If the stream is correctly deployed you’ll see in the Data Flow Server logs that the modules have been started and tied together:
2016-08-24 12:29:10.516 INFO 8096 --- [io-9393-exec-10] o.s.c.d.spi.local.LocalAppDeployer: deploying app time-to-log.logging-sink instance 0 Logs will be in PATH_TO_LOG/spring-cloud-dataflow-1276836171391672089/time-to-log-1472034549734/time-to-log.logging-sink 2016-08-24 12:29:17.600 INFO 8096 --- [io-9393-exec-10] o.s.c.d.spi.local.LocalAppDeployer : deploying app time-to-log.time-processor instance 0 Logs will be in PATH_TO_LOG/spring-cloud-dataflow-1276836171391672089/time-to-log-1472034556862/time-to-log.time-processor 2016-08-24 12:29:23.280 INFO 8096 --- [io-9393-exec-10] o.s.c.d.spi.local.LocalAppDeployer : deploying app time-to-log.time-source instance 0 Logs will be in PATH_TO_LOG/spring-cloud-dataflow-1276836171391672089/time-to-log-1472034562861/time-to-log.time-source
11. Reviewing the Result
In this example, the source simply sends the current timestamp as a message each second, the processor format it and the log sink outputs the formatted timestamp using the logging framework.

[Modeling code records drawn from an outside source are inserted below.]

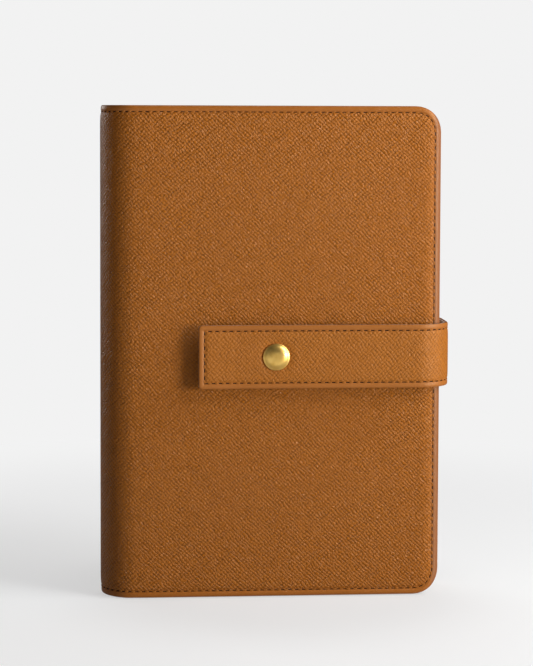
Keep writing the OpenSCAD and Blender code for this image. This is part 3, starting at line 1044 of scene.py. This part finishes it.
def lining_place(sizes, side):
    """The lining follows the turned edges and tucks under them at the spine."""
    end = REACH - LINING_INSET

    def place(u, share):
        depth = LINING_DEPTH + (sizes.rim_depth + 0.02 * MM - LINING_DEPTH) * panel_share(u)
        inset = 5.2 * MM - 4.4 * MM * ease(u, QUARTER + 0.6 * MM, QUARTER + 6 * MM)
        z = inset + (TALL - 2 * inset) * share
        if u > end - sizes.corner:
            across = min(u, end) - (end - sizes.corner)
            bow = sizes.corner - math.sqrt(max(0.0, sizes.corner ** 2 - across ** 2))
            z = min(max(z, inset + bow), TALL - inset - bow)
        return on_cover(u, z, depth, side), (u, z), 0.0

    return place


class COVER_OT_inside(bpy.types.Operator):
    """Lays the linings, the padding and the slip pockets inside the panels"""
    bl_idname = "cover.inside"
    bl_label = "Inside"

    def execute(self, context):
        sizes = context.scene.cover_sizes
        end = REACH - LINING_INSET
        corner = [end - sizes.corner * (1 - math.sin(math.radians(a))) for a in range(0, 91, 9)]
        bend = QUARTER + 8 * MM
        across = steps(0, bend, 1.2 * MM) + steps(bend, corner[0], 8 * MM) + corner
        up = [k / 30 for k in range(31)]
        for name, side, fold in SIDES:
            lining = form(name + "_suede", across, up, lining_place(sizes, side), side > 0,
                          LINING_SKIN, "sueded_lining", 50)
            fold(lining)
            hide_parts(name + "_lining", *(["spine_lining"] if side < 0 else []))
            self.pocket(sizes, name, side)
            self.padding(name)
            give(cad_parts[name + "_stiffener"], finish("grey_card"))
        return {"FINISHED"}

    def pocket(self, sizes, name, side):
        """A slip pocket, sewn down along three sides and open towards the spine."""
        low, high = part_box(name + "_pocket")
        radius = sizes.corner - 1.2 * MM
        rows = in_metres(level(
            (0.0, 5.4), (0.5, 5.32), (1.2, 5.36), (1.6, 5.55), (1.9, 5.55), (2.3, 5.36), (3.0, 5.45),
            (3.6, 5.9), (4.2, 6.7), (4.8, 7.45), (5.4, 7.85), (6.2, 8.0), (radius / MM, 8.0)))
        inner = [row[0] for row in rows]
        up = [low.z + x for x in inner] + steps(low.z + radius, high.z - radius, 6 * MM)[1:]
        up += [high.z - x for x in reversed(inner)]
        across = [low.x + x * MM for x in (0, 0.8, 1.6, 2.0, 2.4, 3.2)]
        across += steps(low.x + 6 * MM, high.x - radius, 6 * MM) + [high.x - x for x in reversed(inner)]

        def place(x, z):
            at, rise, inset, depth = rounded(x, z, low.x, high.x, low.z, high.z, radius, rows,
                                             open_low=True)
            depth -= 0.25 * MM * math.exp(-((at - low.x - 2.0 * MM) / (0.5 * MM)) ** 2)
            y = MIDDLE + side * (HALF - depth)
            rim = 1 - ease(min(inset, at - low.x), 1.6 * MM, 3.0 * MM)
            return Vector((at, y, rise)), (at, rise), rim

        pocket = form(name + "_slip_pocket", across, up, place, side < 0, POCKET_SKIN,
                      "pocket_leather", 45)
        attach(pocket, name + "_cover")
        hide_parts(name + "_pocket")

    def padding(self, name):
        """A foam pad with rounded fore-edge corners, inside the panel's turned edge."""
        low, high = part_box(name + "_padding")
        low.x += 12 * MM
        high.x = FORE - 10 * MM
        bpy.ops.mesh.primitive_cube_add(size=1, location=(low + high) / 2, scale=high - low)
        pad = bpy.context.object
        pad.name = name + "_foam"
        settle()

        def fore_corner(edge):
            a, b = ends_of(pad, edge)
            return abs(a.y - b.y) > 1e-6 and a.x > 0

        pick(pad, "EDGE", fore_corner)
        bpy.ops.mesh.bevel(offset=3 * MM, segments=8)
        bpy.ops.mesh.select_mode(type="FACE")
        mode("OBJECT")
        edit(pad, bpy.ops.mesh.normals_make_consistent, inside=False)
        finish_with(pad, "BEVEL", width=0.4 * MM, segments=3, limit_method="ANGLE",
                    angle_limit=math.radians(50))
        smooth(pad, 50)
        give(pad, finish("foam_pad"))
        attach(pad, name + "_cover")
        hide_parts(name + "_padding")


class COVER_OT_notebook(bpy.types.Operator):
    """Finishes the notebook's pages, boards, endpapers and headbands"""
    bl_idname = "cover.notebook"
    bl_label = "Notebook"

    def execute(self, context):
        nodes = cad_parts
        for name, look in (("notebook_pages", "sheet_edges"), ("notebook_back_board", "book_cloth"),
                           ("notebook_front_board", "book_cloth"), ("notebook_spine_board", "book_cloth"),
                           ("back_endpaper", "endpaper"), ("front_endpaper", "endpaper"),
                           ("headbands", "headband_cloth")):
            give(nodes[name], finish(look))
        return {"FINISHED"}


# The stage


def area_light(name, place, aim, width, power):
    """A square white light, turned towards a point."""
    light = bpy.data.lights.new(name, "AREA")
    light.energy = power
    light.shape = "SQUARE"
    light.size = width
    lamp = bpy.data.objects.new(name, light)
    bpy.context.scene.collection.objects.link(lamp)
    lamp.location = place
    lamp.rotation_euler = (Vector(aim) - Vector(place)).to_track_quat("-Z", "Y").to_euler()


# Name, place, aim, width and watts of each light
LIGHTS = (("side_light", (0.48, -0.22, 0.50), (0.02, 0.0, 0.12), 0.36, 3.1),
          ("front_light", (0.90, -0.66, 0.14), (0.0, 0.0, 0.10), 0.40, 10.2),
          ("overhead_light", (0.1, -0.9, 1.7), (0.0, 0.0, 0.1), 1.7, 0.9),
          ("edge_light", (-0.85, 0.90, 0.40), (-0.07, 0.0, 0.12), 0.4, 2.6),
          ("fill_light", (-0.90, -1.00, 0.50), (-0.07, 0.0, 0.12), 0.9, 0.55),
          ("top_light", (0.0, 0.40, 1.25), (0.0, 0.0, 0.2), 0.5, 2.4))

# Distances from the object over which the floor turns to plain light, and depths in front of it
FAR_FLOOR = (0.16, 0.46)
NEAR_FLOOR = (-0.135, -0.24)


class COVER_OT_stage(bpy.types.Operator):
    """Sets the pale floor, the soft studio light and the camera"""
    bl_idname = "cover.stage"
    bl_label = "Stage"

    def execute(self, context):
        scene = context.scene
        tints = scene.cover_colours
        bpy.ops.mesh.primitive_plane_add(size=8, location=(0, -0.6, 0))
        floor = bpy.context.object
        floor.name = "floor"
        settle()
        pick(floor, "EDGE", lambda edge: min(end.y for end in ends_of(floor, edge)) > 3)
        bpy.ops.mesh.extrude_region_move(TRANSFORM_OT_translate={"value": (0, 0, 3.5)})
        mode("OBJECT")
        finish_with(floor, "BEVEL", width=1.2, segments=24, limit_method="ANGLE")
        smooth(floor, 60)
        material, tree, shader = start("pale_paper")
        place, apart, depth = self.reach(tree)
        fleck = noise(tree, place, 3.0, 3.0)
        tone = mix(tree, fleck, shade(tints.floor, 0.50), shade(tints.floor, 0.52))
        tone = mix(tree, span(tree, apart, *FAR_FLOOR, 0, 1, True), tone, (0, 0, 0, 1))
        # The floor itself glows, more strongly in front of the object, so that it also lights the object
        # and shows in the brass
        lit = span(tree, depth, *NEAR_FLOOR, 0.09, 0.66, True)
        feed(tree, shader, {"Base Color": tone, "Roughness": 0.9, "Specular IOR Level": 0.0,
                            "Emission Color": (1, 1, 1, 1), "Emission Strength": lit})
        give(floor, material)
        self.glow(floor)
        world = bpy.data.worlds.new("studio")
        scene.world = world
        world.use_nodes = True
        back = world.node_tree.nodes["Background"]
        back.inputs["Color"].default_value = (1, 1, 1, 1)
        back.inputs["Strength"].default_value = 0.01
        for light in LIGHTS:
            area_light(*light)
        eye = Vector((-0.0048, FRONT_LOW.y, 0.1689))
        tilt, yaw, far = math.radians(3.4), math.radians(4.5), 0.941
        camera_data = bpy.data.cameras.new("camera")
        camera = bpy.data.objects.new("camera", camera_data)
        scene.collection.objects.link(camera)
        back_way = Vector((-math.sin(yaw) * math.cos(tilt), -math.cos(yaw) * math.cos(tilt),
                           math.sin(tilt)))
        camera.location = eye + back_way * far
        camera.rotation_euler = (math.pi / 2 - tilt, math.radians(-0.2), -yaw)
        camera_data.lens = 110
        camera_data.sensor_width = 36
        camera_data.sensor_fit = "AUTO"
        camera_data.shift_y = -0.146
        camera_data.clip_end = 50
        scene.camera = camera
        scene.view_settings.view_transform = "Standard"
        return {"FINISHED"}

    def reach(self, tree):
        """A place on the floor, how far it is from the object, and its depth."""
        place = in_piece(tree)
        apart = node(tree, "VectorMath", {0: place}, operation="LENGTH").outputs["Value"]
        return place, apart, axis(tree, place, "Y")

    def glow(self, floor):
        """A faint glow laid over the floor and wall, as in an evenly lit studio, which lights
        nothing itself. It is weaker close to the object, which paints a soft shade on the floor round its
        base."""
        veil = floor.copy()
        veil.data = floor.data.copy()
        bpy.context.scene.collection.objects.link(veil)
        veil.name = "glow"
        floor.data.transform(Matrix.Translation((0, 0, -0.4 * MM)))
        veil.data.transform(Matrix.Translation((0, -1.0 * MM, -0.2 * MM)))
        veil.visible_diffuse = False
        veil.visible_glossy = False
        veil.visible_shadow = False
        material = bpy.data.materials.new("studio_glow")
        material.use_nodes = True
        tree = material.node_tree
        tree.nodes.clear()
        _, apart, depth = self.reach(tree)
        strength = span(tree, apart, *FAR_FLOOR, 0.475, 0.798, True)
        # The first amount taken off paints shade on the floor close round the object's base; the second
        # hands the glow in front over to the floor itself
        for less in (span(tree, apart, 0.06, 0.125, 0.05, 0, True),
                     span(tree, depth, *NEAR_FLOOR, 0, 0.57, True)):
            strength = math_node(tree, "SUBTRACT", strength, less)
        shine = node(tree, "Emission", {"Strength": strength}).outputs[0]
        clear = node(tree, "BsdfTransparent").outputs[0]
        both = node(tree, "AddShader", {0: shine, 1: clear}).outputs[0]
        node(tree, "OutputMaterial", {"Surface": both})
        give(veil, material)


class COVER_PT_panel(bpy.types.Panel):
    """Shows each step's button, and the sizes and colours, in the sidebar"""
    bl_idname = "COVER_PT_panel"
    bl_label = "Notebook cover"
    bl_space_type = "VIEW_3D"
    bl_region_type = "UI"
    bl_category = "Notebook cover"

    def draw(self, context):
        for operator in STEPS:
            self.layout.operator(operator.bl_idname)
        for group in (context.scene.cover_sizes, context.scene.cover_colours):
            box = self.layout.box()
            for name in group.__annotations__:
                box.prop(group, name)


STEPS = (COVER_OT_finishes, COVER_OT_skin, COVER_OT_seams, COVER_OT_strap, COVER_OT_snap,
         COVER_OT_inside, COVER_OT_notebook, COVER_OT_stage)
CLASSES = (CoverSizes, CoverColours) + STEPS + (COVER_PT_panel,)


def register():
    for one in CLASSES:
        bpy.utils.register_class(one)
    bpy.types.Scene.cover_sizes = bpy.props.PointerProperty(type=CoverSizes)
    bpy.types.Scene.cover_colours = bpy.props.PointerProperty(type=CoverColours)


def unregister():
    del bpy.types.Scene.cover_colours
    del bpy.types.Scene.cover_sizes
    for one in reversed(CLASSES):
        bpy.utils.unregister_class(one)


def main():
    register()
    for operator in STEPS:
        group, name = operator.bl_idname.split(".")
        getattr(getattr(bpy.ops, group), name)()


if __name__ == "__main__":
    main()
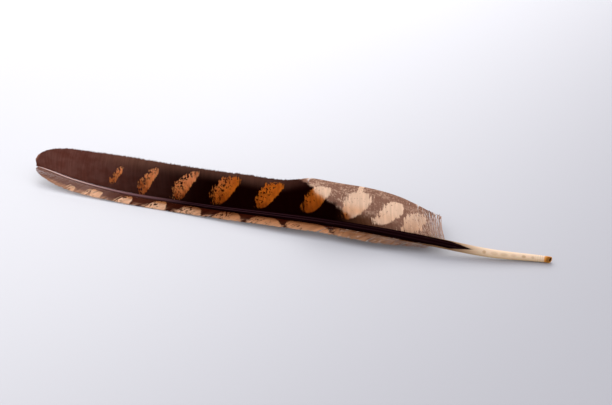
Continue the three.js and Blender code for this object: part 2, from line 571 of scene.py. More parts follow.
class BarbNodes(Nodes):
    """The tree of nodes that lays barbs on a guide sheet."""

    def __init__(self, name, slits):
        super().__init__(bpy.data.node_groups.new(name, "GeometryNodeTree"))
        self.socket("Sheet", "Geometry")
        self.socket("Material", "Material")
        for label, default in BARB_INPUTS.items():
            kind = "Int" if isinstance(default, int) else "Float"
            self.socket(label, kind).default_value = default
        self.socket("Barbs", "Geometry", "OUTPUT")
        self.source = self.add("NodeGroupInput")
        shape = self.lay(self.repeat(self.template()), slits)
        shape = self.made("GeometryNodeSetShadeSmooth", {"Geometry": shape})
        rim = abs(self.stored("side")) > 0.99
        values = {"Geometry": shape, "Selection": rim, "Shade Smooth": False}
        shape = self.made("GeometryNodeSetShadeSmooth", values, {"domain": "EDGE"})
        values = {"Geometry": shape, "Material": self.source.outputs["Material"]}
        self.add("NodeGroupOutput", values={0: self.made("GeometryNodeSetMaterial", values)})

    def socket(self, name, kind, side="INPUT"):
        """A new input or output of the tree."""
        face = self.tree.interface
        return face.new_socket(name=name, in_out=side, socket_type="NodeSocket" + kind)

    def size(self, label):
        """One of the tree's inputs."""
        return self.value(self.source, label)

    def stored(self, name, kind="FLOAT"):
        """A number, or with kind FLOAT_VECTOR a place or direction, stored earlier."""
        settings = {"data_type": kind}
        return self.value(self.add("GeometryNodeInputNamedAttribute", settings, {"Name": name}))

    def keep(self, shape, name, value, kind="FLOAT", domain="POINT"):
        """Stores a value under a name and returns the shape that holds it."""
        values = {"Geometry": shape, "Name": name, "Value": value}
        settings = {"data_type": kind, "domain": domain}
        return self.made("GeometryNodeStoreNamedAttribute", values, settings)

    def template(self):
        """One closed barb, lying straight: an upper and a lower strip, joined along both edges."""
        joined = self.add("GeometryNodeJoinGeometry")
        for under in (0, 1):
            rings = self.size("Segments") + 1
            strip = self.made("GeometryNodeMeshGrid", {0: 1.0, 1: 2.0, 2: rings, 3: 3})
            if under:
                strip = self.made("GeometryNodeFlipFaces", {"Mesh": strip})
            strip = self.keep(strip, "under", float(under), domain="FACE")
            place = self.made("GeometryNodeInputPosition")
            place = self.add("ShaderNodeSeparateXYZ", values={0: place})
            run = 1 - (0.5 - self.value(place, 0)) ** RING_CROWDING
            side = self.value(place, 1)
            crown = (1 - abs(side)) * (1 - 2 * under)
            for name, value in (("run", run), ("side", side), ("crown", crown)):
                strip = self.keep(strip, name, value)
            inside = (run > 0.001) * (run < 0.999)
            shape = self.vector(run, side * inside, crown * inside)
            strip = self.made("GeometryNodeSetPosition", {"Geometry": strip, "Position": shape})
            self.tree.links.new(strip, joined.inputs[0])
        values = {"Geometry": joined.outputs[0], "Distance": 0.0001}
        return self.made("GeometryNodeMergeByDistance", values)

    def repeat(self, barb):
        """Copies of the barb, each with its number."""
        values = {"Count": self.size("Barbs"), "Offset": (0, 0, 0)}
        line = self.made("GeometryNodeMeshLine", values, {"mode": "OFFSET"})
        points = self.keep(line, "barb", self.made("GeometryNodeInputIndex"))
        copies = self.made("GeometryNodeInstanceOnPoints", {"Points": points, "Instance": barb})
        return self.made("GeometryNodeRealizeInstances", {"Geometry": copies})

    def lay(self, shape, slits):
        """Bends each barb to its own path on the sheet."""
        size = self.size
        run = self.stored("run")
        side = self.stored("side")
        barb = self.stored("barb")
        seed = size("Seed")
        part = (barb + 0.5) / size("Barbs")
        span = size("Last root") - size("First root")
        crowding = size("Crowding")
        root = size("First root") + span * part ** crowding
        pitch = span * crowding / size("Barbs") * part ** (crowding - 1)
        loose = self.smooth(root, size("Loose from"), size("Last root"))

        # The barb's width tapers to nothing in the shaft and at its own tip.
        taper = self.smooth(run, 0, 0.04) * self.smooth(run, 0.955, 1, 1, 0)
        here = root + side * taper * (pitch / 2 * size("Cover") * (1 - 0.55 * loose))

        # Its path on the flat vane: it leaves the shaft at a slant and bends to stand out squarely.
        sweep = size("Sweep at tip")
        sweep = sweep + (size("Sweep at base") - sweep) * root / LENGTH
        behind_tip = here * (here + size("Fan") - sweep) / (here + size("Fan"))
        end = self.either(behind_tip + size("Tip start"), size("Tip cut"))
        short = self.either(1 - behind_tip / size("Tip length"), 0)
        blunt = size("Tip bluntness")
        full = (1 - self.math("MINIMUM", short, 1) ** blunt) ** (1 / blunt)
        end = end + size("Tip rounding") * self.smooth(full, 0, 0.22, 1, 0)
        clump = self.cloud(barb * 0.13, run * 1.2, seed, detail=1) - 0.5
        ragged = size("Ragged ends") * self.smooth(root, *ENDS_FRAY, 1, 2.2)
        going = run * (1 - ragged * (self.scatter(barb + seed * 1000) + 2 * abs(clump)))
        start = here + SHAFT_START
        bend = size("Bend")
        x = start - (start - end) * (going * (1 + bend - bend * going))
        out = full * going * size("Reach")

        # Barbs cling in clumps, wander a little, and come apart at the slits and near the base.
        own = self.cloud(barb * 7.3, run * 2.5, seed, detail=1) - 0.5
        rise = self.cloud(barb * 5.9, run * 2.5, seed + 7, detail=1) - 0.5
        x = x + size("Wave") * run * (3 * clump + own)
        x = x + size("Loose wave") * loose * run * (own * 2 + clump)
        lift = size("Wave") * 0.4 * run * rise
        lift = lift + size("Loose lift") * loose * run * (rise * 2 + clump)
        parted = 0.0
        for place, opens, push, spread, stand in slits:
            gap = root - place * MM
            facing = (gap > 0) * 2 - 1
            near = self.math("EXPONENT", abs(gap) * (-1 / (spread * MM)))
            apart = self.smooth(run, opens, 1.15) * near
            x = x + facing * apart * (push * MM)
            lift = lift + apart * (stand * MM)
            parted = parted + apart

        # The sheet says where the flat place is, which way is up there and how far out it is.
        flat_x = (x - SHEET_START) / (SHEET_END - SHEET_START)
        flat = self.vector(flat_x, (out - SHEET_LOW) / (SHEET_HIGH - SHEET_LOW))
        flat_map = self.stored("flat", "FLOAT_VECTOR")
        sampled = []
        for kind, wanted in (
            ("FLOAT_VECTOR", self.made("GeometryNodeInputPosition")),
            ("FLOAT_VECTOR", self.stored("upward", "FLOAT_VECTOR")),
            ("FLOAT", self.stored("reach")),
        ):
            values = {"Mesh": self.source.outputs["Sheet"], 1: wanted, 2: flat_map, 3: flat}
            sampled.append(self.made("GeometryNodeSampleUVSurface", values, {"data_type": kind}))
        deep = size("Depth") * (1 - 0.5 * run) * self.stored("crown") * taper
        height = deep + size("Tilt") * side * taper + lift
        values = {0: sampled[1], "Scale": height}
        raised = self.made("ShaderNodeVectorMath", values, {"operation": "SCALE"})
        values = {0: sampled[0], 1: raised}
        final = self.made("ShaderNodeVectorMath", values, {"operation": "ADD"})

        # What the finish and the bake need to know. It is stored before the points move.
        columns = self.math("CEIL", size("Barbs") / BAKE_ROWS)
        row = self.math("FLOOR", barb / columns)
        bake_u = (barb - row * columns + 0.5 + side * 0.46) / columns
        bake_v = (row * 2 + self.stored("under") + 0.01 + run * 0.98) / (2 * BAKE_ROWS)
        shape = self.keep(shape, "OFBake", self.vector(bake_u, bake_v), "FLOAT2", "CORNER")
        for name, value in (("reach", sampled[2]), ("along", x), ("parted", parted)):
            shape = self.keep(shape, name, value)
        shape = self.made("GeometryNodeSetPosition", {"Geometry": shape, "Position": final})
        for name in ("crown", "under"):
            shape = self.made("GeometryNodeRemoveAttribute", {"Geometry": shape, "Name": name})
        return shape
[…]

The log files are located within the directory displayed in the Data Flow Server’s log output, as shown above. To see the result we can tail the log:
tail -f PATH_TO_LOG/spring-cloud-dataflow-1276836171391672089/time-to-log-1472034549734/time-to-log.logging-sink/stdout_0.log 2016-08-24 12:40:42.029 INFO 9488 --- [r.time-to-log-1] s.c.SpringDataFlowLoggingSinkApplication : Received: 2016/08/24 11:40:01 2016-08-24 12:40:52.035 INFO 9488 --- [r.time-to-log-1] s.c.SpringDataFlowLoggingSinkApplication : Received: 2016/08/24 11:40:11 2016-08-24 12:41:02.030 INFO 9488 --- [r.time-to-log-1] s.c.SpringDataFlowLoggingSinkApplication : Received: 2016/08/24 11:40:21
12. Conclusion
In this article we have seen how to build a data pipeline for stream processing through the use of Spring Cloud Data Flow.
Also we saw the role of Source, Processor and Sink applications inside the stream and how to plug and tie this module inside a Data Flow Server through the use of Data Flow Shell.
The example code can be found in the GitHub project.